Although we persevered with ladders in the absence of anything better, it was clear that this was not a safe method of working. As manager I had been sent on many courses on H & S, and in fact was trained to IOSH Management level in the subject. Yet still, despite knowing the dangers, my superiors were not inclined to purchase the equipment needed to do the job safely. So we carried on bouncing around on precarious ladders balanced in the burgeoning foliage at great heights. One day it was all going to go wrong, I was sure of that. Interestingly, most ladder fatalities take place from heights of less than 12 feet. On the same principle as toast always landing butter side down when falling from the table, I suppose, from 12 feet, you're going to mash your head. I think I said that in an earlier post, but perhaps not so eloquently.

In successive years' budget meetings I raised the question of buying a cherry picker, only to find my application knocked back on financial grounds. I resented being told, effectively, that my life was worth less than 12 grand to my employers, and persisted with my badgering. Gradually I began to break down resistance, but not in any sensible way. I was told I could get one if I were prepared to share it with another property twenty miles away. I put it to the money men that this would defeat the purpose of having it, if I found it to be somewhere else when the wind whipped the climbers off the walls overnight, which happened on occasions in our elevated exposure. I waited another year, when they tried the same bargaining strategy again. But I had also attended a Negotiating Skills course, and I wasn't going to let myself be pushed on this. My employers had an obligation to protect my Health and Safety, and I was going to make them pay. The Negotiators' course had taught me one thing - sometimes you have to give a bit, before gaining a concession. So, although I had no intention of letting up on the pressure, I let slip that I might be able to get an ex-demo model a bit cheaper. Whoah! Cheap? I had uttered the magic word. I got the go-ahead. We had our very own cherry picker, not to be shared with anybody. £8500. By the way, who picks cherries these days anyway? These things are used for anything but the purpose suggested by their name. Builders use them. Gardeners use them for all sorts of reasons. We used ours for reaching to prune the lumpy yew trees on the North Vista, we used it for pruning wall shrubs and climbers. Never a cherry in sight.

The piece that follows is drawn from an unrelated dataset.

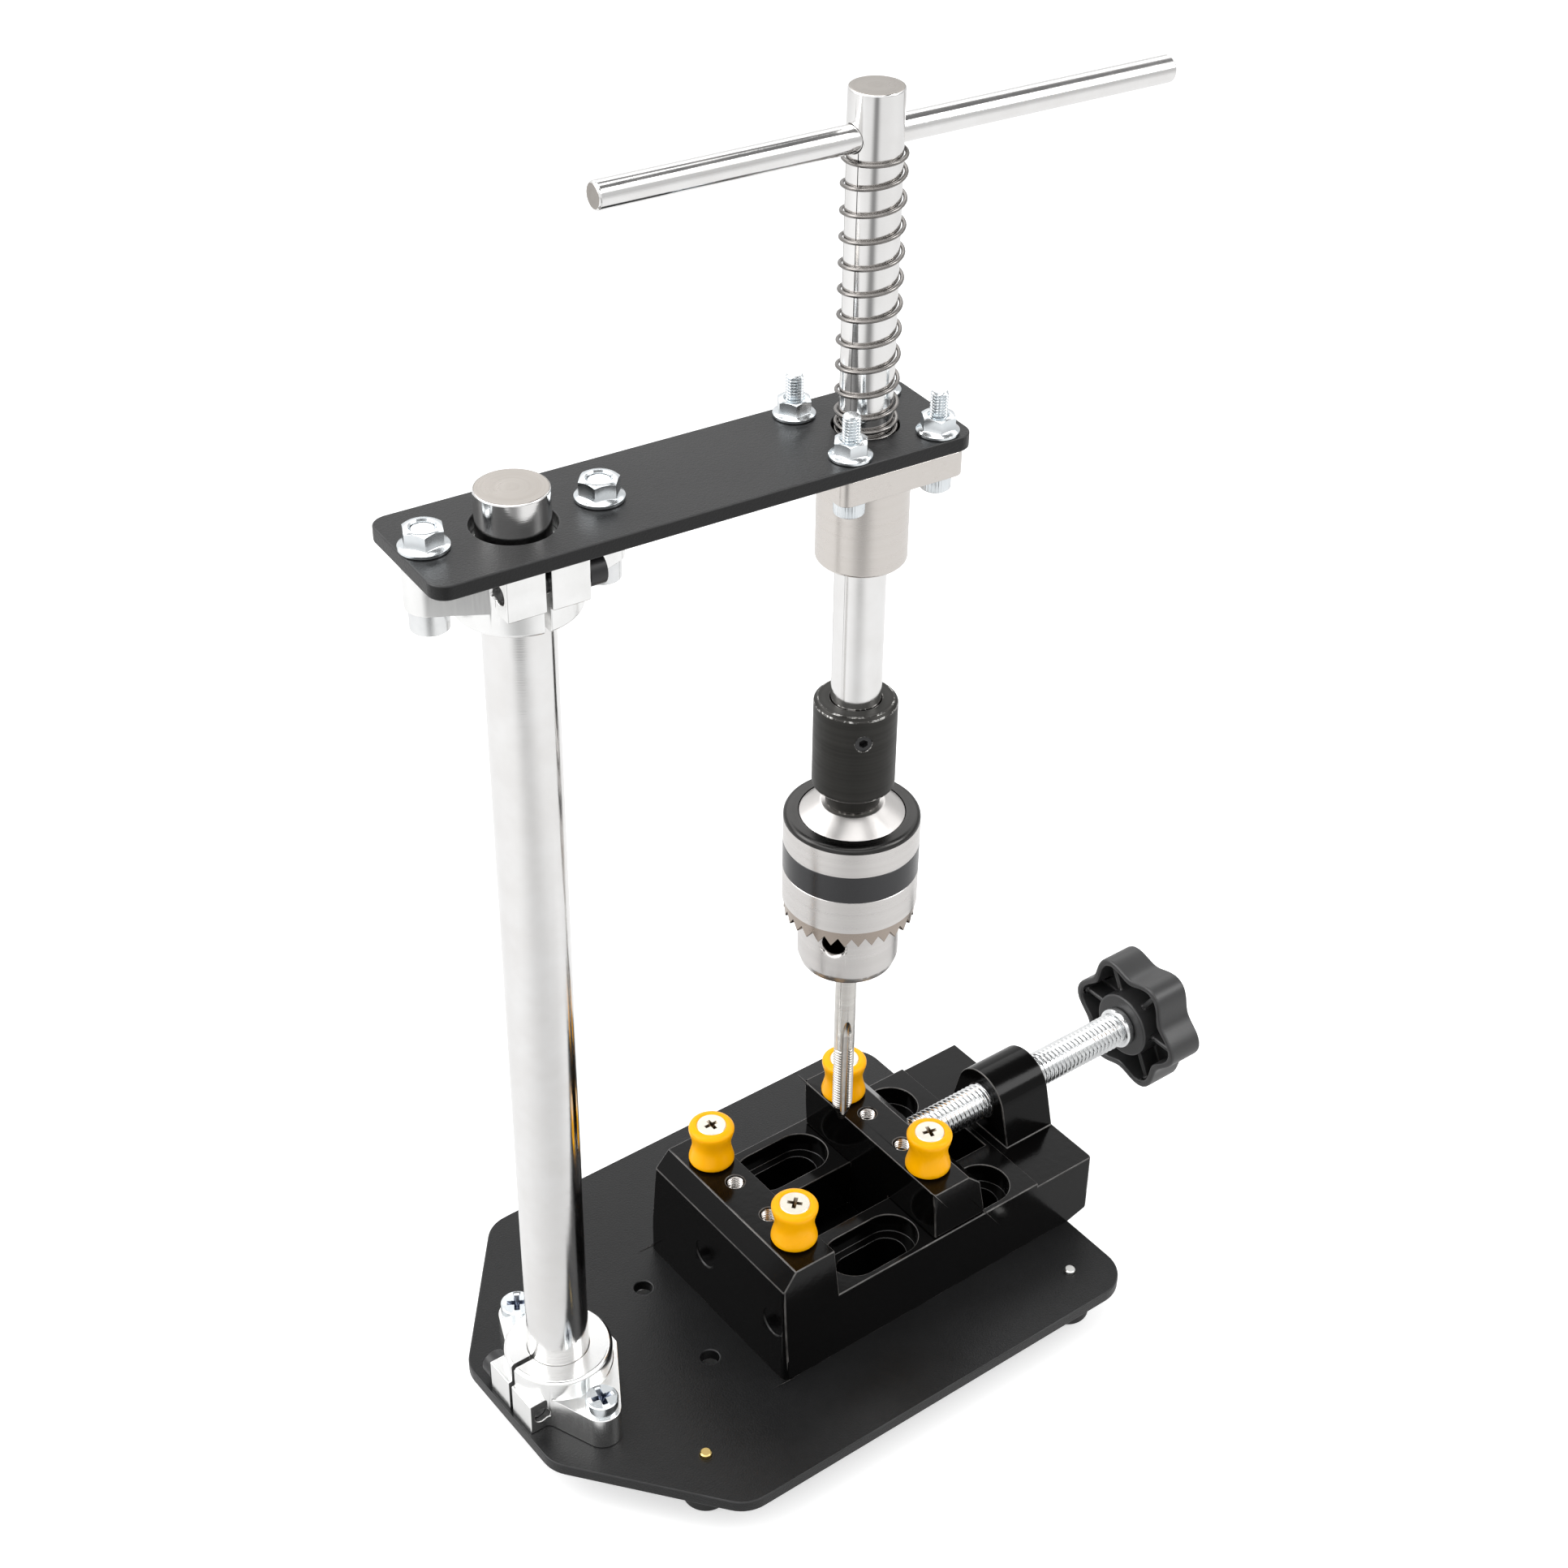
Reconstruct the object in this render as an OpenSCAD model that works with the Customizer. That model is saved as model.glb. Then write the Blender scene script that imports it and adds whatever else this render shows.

Here is my one and only picture of it in use, mainly because when it was being used, I was mostly to be found in it, not standing on the ground taking photographs -




I have to say, though, that the views from up there could be amazing (scanned guidebook photo by Stephen Robson) -




When I had arrived on my first day on the job, the climbers had been in an unkempt state. As I have described before, most of them had become overgrown through lack of skilled pruning, and hung so far from the walls that they were in permanent danger of being blown to the ground in high winds. This was the case on all sides of the house, and it wasn't long before we came in one morning to find a vine sprawled all across the terrace where it had become unhitched from its moorings. This led me to seek urgently to reduce the wind-resistance by pruning everything flat so it lay close to the wall. I wanted to use the plants as external wallpaper, closely-cropped and holding tight to the brickwork as if pasted there. This was my preference anyway for climbers. There seemed little point in choosing a flat wall to hang them on if you were going to let them stretch and flop at will in an uncontrolled and uncontrollable way.